UTF-8 uses 1 byte to represent characters in the ASCII set, two bytes for characters in several more alphabetic blocks, and three bytes for the rest of the BMP. Supplementary characters use 4 bytes.

UTF-16 uses 2 bytes for any character in the BMP, and 4 bytes for supplementary characters.

UTF-32 uses 4 bytes for all characters.

In the following chart, the first line of numbers represents the position of a character in the Unicode coded character set. The other lines show the byte values used to represent that character in a particular character encoding.

Code point U+0041 U+05D0 U+597D U+233B4
UTF-8 41 D7 90 E5 A5 BD F0 A3 8E B4
UTF-16 00 41 05 D0 59 7D D8 4C DF B4
UTF-32 00 00 00 41 00 00 05 D0 00 00 59 7D 00 02 33 B4

For more information about characters and encodings see Introducing Character Sets and Encodings , or read the tutorial Handling character encodings in HTML and CSS and the article Choosing & applying a character encoding .
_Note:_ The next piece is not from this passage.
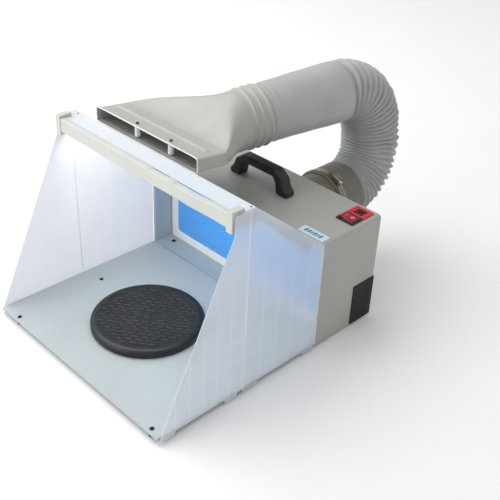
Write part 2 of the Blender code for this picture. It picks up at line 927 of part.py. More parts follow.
def turntable():
    x, y = TURNTABLE_XY
    base = [
        (0.0034, 0.0030),
        (0.0560, 0.0030),
        (0.0600, 0.0012),
        (0.0600, 0),
        (0.0034, 0),
    ]
    at = (x, y, TRAY_TOP + GAP)
    turned("turntable_base", base, FINISH["black_plastic"], at, parent="tray_pivot", steps=28)
    race = ring_profile(0.0360, 0.0400, 0, 0.0073)
    at = (x, y, TRAY_TOP + 0.0036)
    turned("turntable_bearing", race, FINISH["zinc"], at, parent="tray_pivot", steps=24)
    radius = TURNTABLE_R
    platter = [
        (radius - 0.0060, 0.0090),
        (radius - 0.0020, 0.0080),
        (radius, 0.0050),
        (radius, -0.0040),
        (radius - 0.0020, -0.0040),
        (radius - 0.0020, 0.0040),
        (radius - 0.0060, 0.0060),
        (0.0034, 0.0060),
        (0.0034, 0.0090),
    ]
    at = (x, y, TRAY_TOP + 0.0052)
    turned(
        "turntable_platter",
        platter,
        FINISH["black_plastic"],
        at,
        parent="turntable_pivot",
        steps=48,
    )
    spindle = [
        (0, TRAY_TOP + 0.0158),
        (0.0050, TRAY_TOP + 0.0150),
        (0.0054, TRAY_TOP + 0.0145),
        (0.0031, TRAY_TOP + 0.0145),
        (0.0031, TRAY_TOP + GAP),
        (0, TRAY_TOP + GAP),
    ]
    finish = FINISH["black_plastic"]
    turned("turntable_spindle", spindle, finish, (x, y, 0), parent="tray_pivot", steps=14)


# ---------------------------------------------------------------- wings and hood


def wing_rear_outline():
    """(y, z) corners of the fixed part of a wing, with the tabs along its lower edge."""
    edge = 0.0100
    tab = 0.0020
    crease = CREASE_Y + 0.0002
    return [
        (-0.0005, edge),
        (-0.0050, edge),
        (-0.0050, tab),
        (-0.0310, tab),
        (-0.0310, edge),
        (-0.1360, edge),
        (-0.1360, tab),
        (crease, tab),
        (crease, STRIP_Z),
        (STRIP_BACK_Y, STRIP_Z),
        (-0.0005, HOOD_AXIS[2] + 0.0005),
    ]


def wing_flap_outline():
    edge = 0.0100
    tab = 0.0020
    crease = CREASE_Y - 0.0002
    return [
        (crease, STRIP_Z),
        (crease, edge),
        (-0.1790, edge),
        (-0.1790, tab),
        (-0.2040, tab),
        (-0.2040, edge),
        (-0.3020, edge),
        (-0.3020, tab),
        (-0.3335, tab),
        (-0.1945, 0.2980),
        (-0.1945, STRIP_Z),
    ]


def wings():
    for side, word in ((-1, "left"), (1, "right")):
        at = (side * (WING_X + SHEET / 2), 0, 0)
        for name, outline, parent in (
            (f"wing_panel_{word}", wing_rear_outline(), f"wing_pivot_{word}"),
            (f"wing_flap_{word}", wing_flap_outline(), f"flap_pivot_{word}"),
        ):
            flat_outline(name, outline, SHEET, FINISH["wing"], at, FACING_X, parent)


def hood():
    """The folded hood sheet: a slope, a level strip, and a flange down each side."""
    start = Vector((HOOD_AXIS[1] - 0.0010, HOOD_AXIS[2]))
    bend = Vector((STRIP_BACK_Y, STRIP_Z))
    front = Vector((STRIP_FRONT_Y, STRIP_Z))
    slope = (bend - start).normalized()
    below = Vector((-slope.y, slope.x))
    flange_start = start + slope * 0.0220
    lower_start = flange_start + slope * 0.0100 + below * HOOD_FLANGE
    lower_bend = Vector((STRIP_BACK_Y + 0.0080, STRIP_Z - HOOD_FLANGE))
    lower_front = Vector((STRIP_FRONT_Y + 0.0030, STRIP_Z - HOOD_FLANGE + 0.0040))
    top = (start, flange_start, bend, front)
    lower = (lower_start, lower_bend, lower_front)

    def maker(editor):
        left, right = (
            [editor.verts.new((side * HOOD_HALF, p.x, p.y)) for p in top] for side in (-1, 1)
        )
        for index in range(len(top) - 1):
            editor.faces.new((left[index], right[index], right[index + 1], left[index + 1]))
        for side, row in ((-1, left), (1, right)):
            skirt = [editor.verts.new((side * HOOD_HALF, p.x, p.y)) for p in lower]
            for index in range(len(lower) - 1):
                editor.faces.new((row[index + 1], row[index + 2], skirt[index + 1], skirt[index]))
        bmesh.ops.recalc_face_normals(editor, faces=editor.faces)
        if editor.faces[:][0].normal.z < 0:
            bmesh.ops.reverse_faces(editor, faces=editor.faces)

    panel = place(mesh_object("hood_panel", maker), FINISH["wing"], "hood_pivot")
    solidify(panel, SHEET, -1)
    led_bar()


def led_bar():
    """The light bar along the hood's front edge: a channel, the strip in it and its diffuser."""
    half = 0.1960
    front = -0.1965
    back = -0.1870
    low = 0.3010
    high = 0.3240
    wall = 0.0012
    outline = [
        (front, low),
        (front, high),
        (back, high),
        (back, low),
        (back - wall, low),
        (back - wall, high - wall),
        (front + wall, high - wall),
        (front + wall, low),
    ]
    flat_outline(
        "led_housing", outline, 2 * half, FINISH["cream_plastic"], (0, 0, 0), FACING_X, "hood_pivot"
    )
    inner_front = front + wall + GAP
    inner_back = back - wall - GAP
    box(
        "led_strip",
        (-half + 0.0020, inner_front, high - wall - 0.0020),
        (half - 0.0020, inner_back, high - wall - GAP),
        FINISH["led"],
        "hood_pivot",
    )
    box(
        "led_diffuser",
        (-half + 0.0010, inner_front, low + GAP),
        (half - 0.0010, inner_back, low + 0.0020),
        FINISH["white_plastic"],
        "hood_pivot",
    )
    for side, word in ((-1, "left"), (1, "right")):
        xs = sorted((side * (half + GAP), side * 0.2080))
        outline = [
            (front - 0.0010, low - 0.0010),
            (front - 0.0010, STRIP_Z + 0.0055),
            (STRIP_FRONT_Y + 0.0120, STRIP_Z + 0.0055),
            (STRIP_FRONT_Y + 0.0120, STRIP_Z + GAP),
            (STRIP_FRONT_Y - 0.0004, STRIP_Z + GAP),
            (STRIP_FRONT_Y - 0.0004, low - 0.0010),
        ]
        flat_outline(
            f"led_bracket_{word}",
            outline,
            xs[1] - xs[0],
            FINISH["cream_plastic"],
            (sum(xs) / 2, 0, 0),
            FACING_X,
            "hood_pivot",
        )


# ---------------------------------------------------------------- assembly


def make_finishes():
    return {
        "steel": material("steel", (0.50, 0.51, 0.50), 0.45),
        "reveal": material("reveal", (0.42, 0.47, 0.52), 0.40),
        "tray": material("tray", (0.60, 0.65, 0.67), 0.40),
        "zinc": material("zinc", (0.60, 0.60, 0.58), 0.35, 1.0),
        "brass": material("brass", (0.55, 0.47, 0.32), 0.35, 1.0),
        "rubber": material("rubber", (0.03, 0.03, 0.03), 0.75),
        "black_plastic": material("black_plastic", (0.02, 0.02, 0.02), 0.45),
        "dark_plastic": material("dark_plastic", (0.20, 0.20, 0.17), 0.60),
        "grey_plastic": material("grey_plastic", (0.35, 0.36, 0.37), 0.50),
        "red_plastic": material("red_plastic", (0.75, 0.03, 0.05), 0.25),
        "white_plastic": material("white_plastic", (0.88, 0.90, 0.90), 0.40),
        "cream_plastic": material("cream_plastic", (0.82, 0.82, 0.76), 0.45),
        "filter": material("filter", (0.09, 0.40, 0.95), 0.90),
        "wing": material("wing", (0.86, 0.88, 0.97), 0.40, 0.0, 0.6),
        "nozzle": material("nozzle", (0.57, 0.57, 0.54), 0.50),
        "hose": material("hose", (0.55, 0.57, 0.56), 0.55),
        "led": material("led", (0.90, 0.88, 0.70), 0.50),
        "board": material("board", (0.05, 0.25, 0.12), 0.50),
        "label": material("label", (0.78, 0.84, 0.86), 0.40),
    }


def make_pivots():
    root = bpy.data.objects.new("booth_root", None)
    PARTS.objects.link(root)
    root.location = (0, -CENTRE_Y, 0)
    PIVOTS["booth_root"] = Vector((0, 0, 0))
    pivot("tray_pivot", TRAY_AXIS)
    pivot("turntable_pivot", (*TURNTABLE_XY, TRAY_TOP), "tray_pivot")
    pivot("hood_pivot", HOOD_AXIS)
    pivot("filter_pivot", (0, RECESS_DEPTH, LEDGE_Z + GAP))
    pivot("fan_pivot", (OUTLET_X, 0.1000, OUTLET_Z))
    pivot("rocker_pivot", (0.18325, 0.0915, CAB_TOP + 0.0010))
    clamp_r = CUFF_R + 0.0012 + GAP + 0.0048
    clamp_at = (
        OUTLET_X + clamp_r * cos(CLAMP_ANGLE),
        CUFF_FRONT_Y + 0.0095,
        OUTLET_Z + clamp_r * sin(CLAMP_ANGLE),
    )
    pivot("clamp_pivot", clamp_at)
    for side, word in ((-1, "left"), (1, "right")):
        pivot(f"wing_pivot_{word}", (side * WING_AXIS_X, 0, 0))
        pivot(f"flap_pivot_{word}", (side * WING_AXIS_X, CREASE_Y, 0), f"wing_pivot_{word}")


def build():
    make_pivots()
    shell = cabinet_shell()
    switch_wells(shell)
    front_bezel()
    rear_panel()
    base_pan()
    cabinet_feet()
    ledge_studs()
    carry_handle()
    top_switches()
    rocker()
    corner_cover()
    nameplate()
    filter_cartridge()
    filter_guard()
    fan()
    control_board()
    outlet()
    clamp_screw()
    duct_hose()
    connector_tube()
    fishtail_nozzle()
    nozzle_posts()
    tray()
    tray_feet()
    turntable()
    wings()
    hood()


clear_scene()
PARTS = new_collection("airbrush_spray_booth")
CUTTERS = new_collection("cutters", hidden=True)
FINISH = make_finishes()
build()
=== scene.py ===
"""Portable airbrush spray booth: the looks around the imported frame.

Design frame, as in the CAD source: X across, Y = 0 at the cabinet's front rim, Z up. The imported
model's Y is CENTRE_Y less. Metres.
"""

import json
import random
from math import cos, pi, radians, sin

import bmesh
import bpy
from mathutils import Matrix, Vector

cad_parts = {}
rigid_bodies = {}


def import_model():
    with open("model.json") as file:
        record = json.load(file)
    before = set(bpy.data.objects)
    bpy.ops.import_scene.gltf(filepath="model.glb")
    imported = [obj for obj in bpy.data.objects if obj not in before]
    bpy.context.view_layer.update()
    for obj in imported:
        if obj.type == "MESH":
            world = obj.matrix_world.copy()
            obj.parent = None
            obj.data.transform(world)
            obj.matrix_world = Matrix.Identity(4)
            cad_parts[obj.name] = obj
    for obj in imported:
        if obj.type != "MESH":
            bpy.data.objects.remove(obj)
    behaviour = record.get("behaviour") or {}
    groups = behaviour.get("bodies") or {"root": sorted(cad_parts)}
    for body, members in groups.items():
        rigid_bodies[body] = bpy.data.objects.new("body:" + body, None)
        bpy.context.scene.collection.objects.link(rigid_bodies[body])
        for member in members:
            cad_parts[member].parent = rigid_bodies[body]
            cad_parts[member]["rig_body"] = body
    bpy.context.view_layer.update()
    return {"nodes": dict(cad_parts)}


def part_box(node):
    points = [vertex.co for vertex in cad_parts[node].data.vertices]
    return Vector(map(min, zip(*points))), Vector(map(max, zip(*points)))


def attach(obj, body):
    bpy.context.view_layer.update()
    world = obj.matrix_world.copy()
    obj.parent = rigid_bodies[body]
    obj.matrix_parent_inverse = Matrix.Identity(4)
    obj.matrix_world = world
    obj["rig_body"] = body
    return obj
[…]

The Document Character Set

For XML and HTML (from version 4.0 onwards) the document character set is defined to be the Universal Character Set (UCS) as defined by both ISO/IEC 10646 and Unicode standards. (For simplicity and in line with common practice, we will refer to the UCS here simply as Unicode .)

What this means is that the logical model describing how XML and HTML are processed is described in terms of the set of characters defined by Unicode. (In practical terms, this means that browsers usually convert all text to Unicode internally.)

Note that this does not mean that all HTML and XML documents have to use a Unicode encoding! It does mean, however, that documents can only contain characters defined by Unicode. Any encoding can be used for your document as long as it is properly declared and represents a subset of the Unicode repertoire.

For more information about the document character set see the article Document character set .

Characters & clusters

Although we have used it without much qualification so far in this article, the term 'character' is used here in an abstract and somewhat vague way to refer to the smallest component of written language that has semantic value. However, the term 'character' is often used to mean different things in different contexts: it can variously refer to the visual, logical, or byte-level representation of a given piece of text. This makes the term too imprecise to use when specifying algorithms, protocols, or document formats, unless you explicitly define what you mean by it. If the term 'character' is used in those contexts in a technical sense, the recommendation is to use it as a synonym for code point (described above).

It is particularly important to remember that bytes only rarely equate to characters in Unicode, as shown in the earlier examples.

However, particularly in complex scripts, what a user perceives as a smallest component of their alphabet (and so what we will call a user-perceived character ) may actually be a sequence of code points. For example, the Vietnamese letter ề will be perceived as a single letter even if the underlying code point sequence is U+0065 LATIN SMALL LETTER E + U+0302 COMBINING CIRCUMFLEX ACCENT​ + U+0300 COMBINING GRAVE ACCENT​ . Similarly, a Bangla speaker may view ksha ( ক্ষ), which is composed of the sequence U+0995 BENGALI LETTER KA + U+09CD BENGALI SIGN VIRAMA + U+09B7 BENGALI LETTER SS, ) as a single letter.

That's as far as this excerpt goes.